§ OBJECTIVE
Every line of the material below should be repeated exactly.

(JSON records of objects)
__________________________________________________

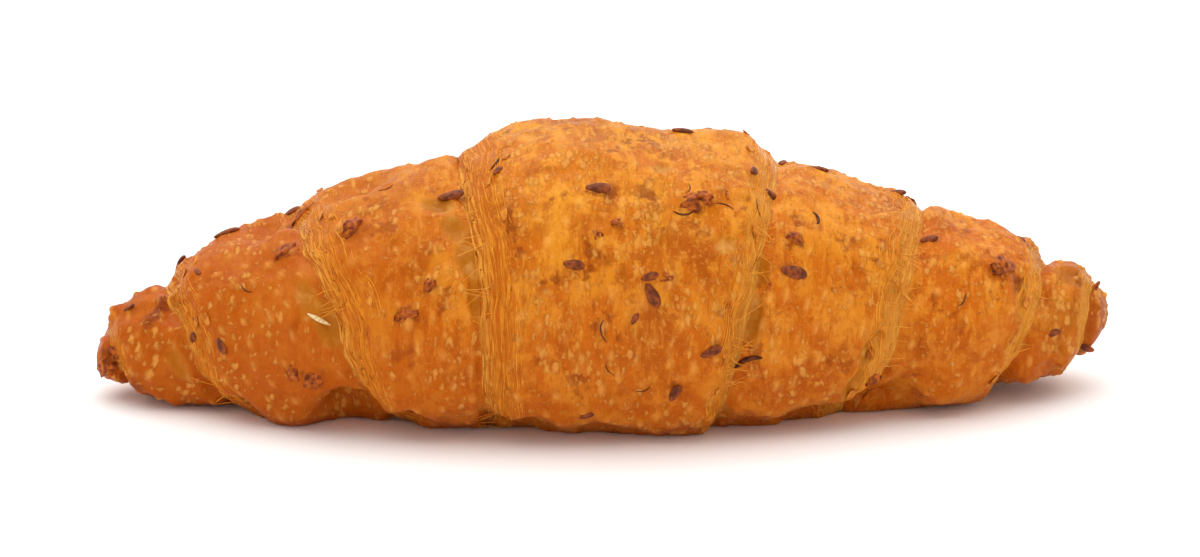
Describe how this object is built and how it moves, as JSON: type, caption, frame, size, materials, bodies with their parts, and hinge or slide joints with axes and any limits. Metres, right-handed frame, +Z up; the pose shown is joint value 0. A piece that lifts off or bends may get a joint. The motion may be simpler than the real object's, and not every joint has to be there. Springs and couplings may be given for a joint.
{
  "type": "croissant",
  "caption": "Straight baked croissant of rolled, laminated dough with spiral seams, tapering to a nub at each end and flat underneath.",
  "frame": {"origin": "centre of the bottom face of the bounding box, on the surface that the flat baked base rests on", "axes": "+X along the roll towards the upturned horn, +Y towards the back, +Z up"},
  "size_m": [0.18, 0.0694, 0.0503],
  "materials": {
    "crust": "golden brown baked crust of laminated dough, satin where it is smooth, matt where its layers show",
    "linseed": "dark brown whole linseed and grain, satin, baked into the crust"
  },
  "bodies": {
    "root": {"croissant": "crust"}
  },
  "joints": []
}
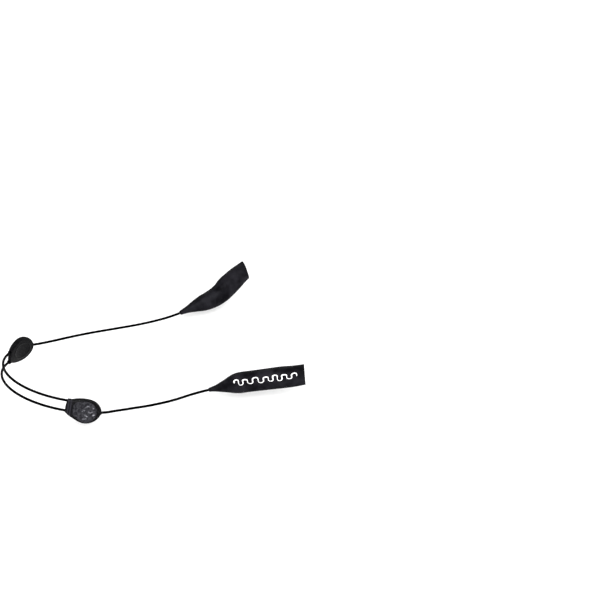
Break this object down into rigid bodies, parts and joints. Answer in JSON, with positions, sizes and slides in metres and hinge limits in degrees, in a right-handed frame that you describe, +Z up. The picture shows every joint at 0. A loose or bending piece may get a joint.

__________________________________________________

§ EXPECTED OUTPUT
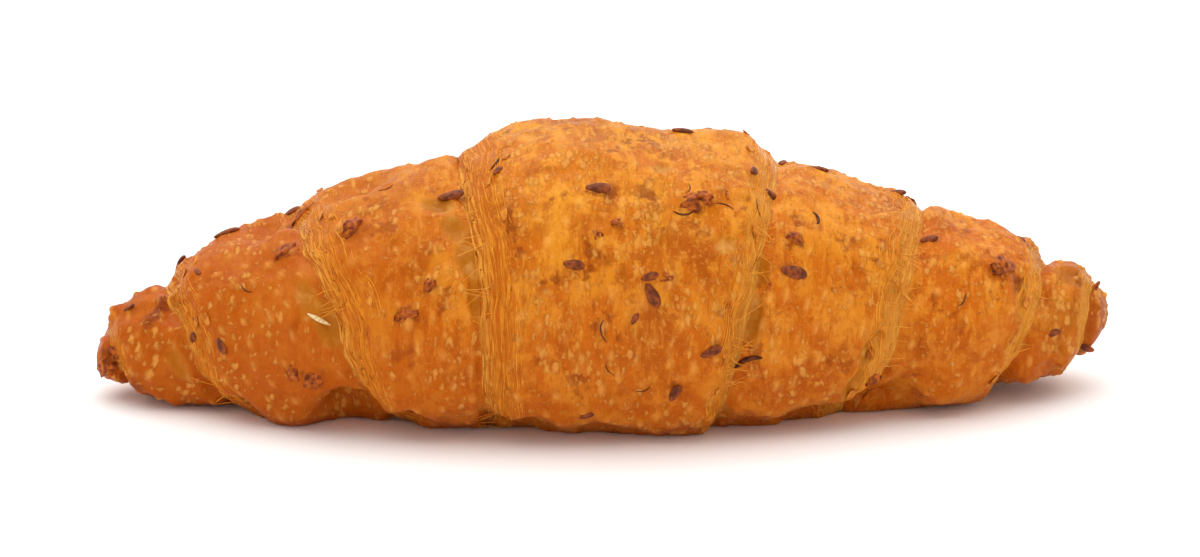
Describe how this object is built and how it moves, as JSON: type, caption, frame, size, materials, bodies with their parts, and hinge or slide joints with axes and any limits. Metres, right-handed frame, +Z up; the pose shown is joint value 0. A piece that lifts off or bends may get a joint. The motion may be simpler than the real object's, and not every joint has to be there. Springs and couplings may be given for a joint.
{
  "type": "croissant",
  "caption": "Straight baked croissant of rolled, laminated dough with spiral seams, tapering to a nub at each end and flat underneath.",
  "frame": {"origin": "centre of the bottom face of the bounding box, on the surface that the flat baked base rests on", "axes": "+X along the roll towards the upturned horn, +Y towards the back, +Z up"},
  "size_m": [0.18, 0.0694, 0.0503],
  "materials": {
    "crust": "golden brown baked crust of laminated dough, satin where it is smooth, matt where its layers show",
    "linseed": "dark brown whole linseed and grain, satin, baked into the crust"
  },
  "bodies": {
    "root": {"croissant": "crust"}
  },
  "joints": []
}
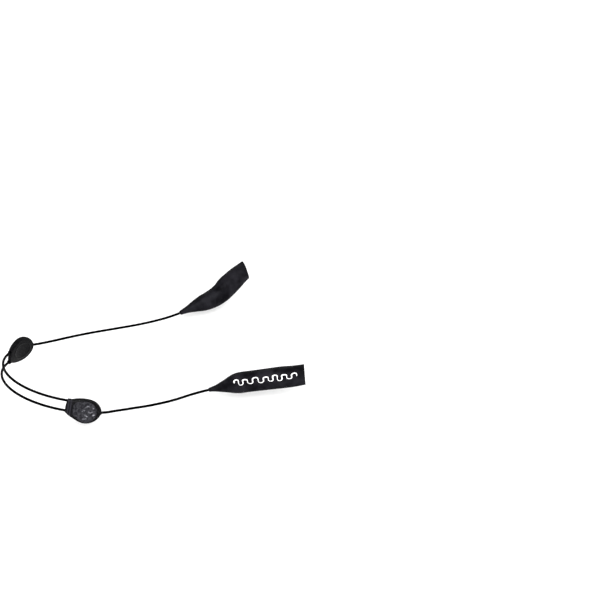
Break this object down into rigid bodies, parts and joints. Answer in JSON, with positions, sizes and slides in metres and hinge limits in degrees, in a right-handed frame that you describe, +Z up. The picture shows every joint at 0. A loose or bending piece may get a joint.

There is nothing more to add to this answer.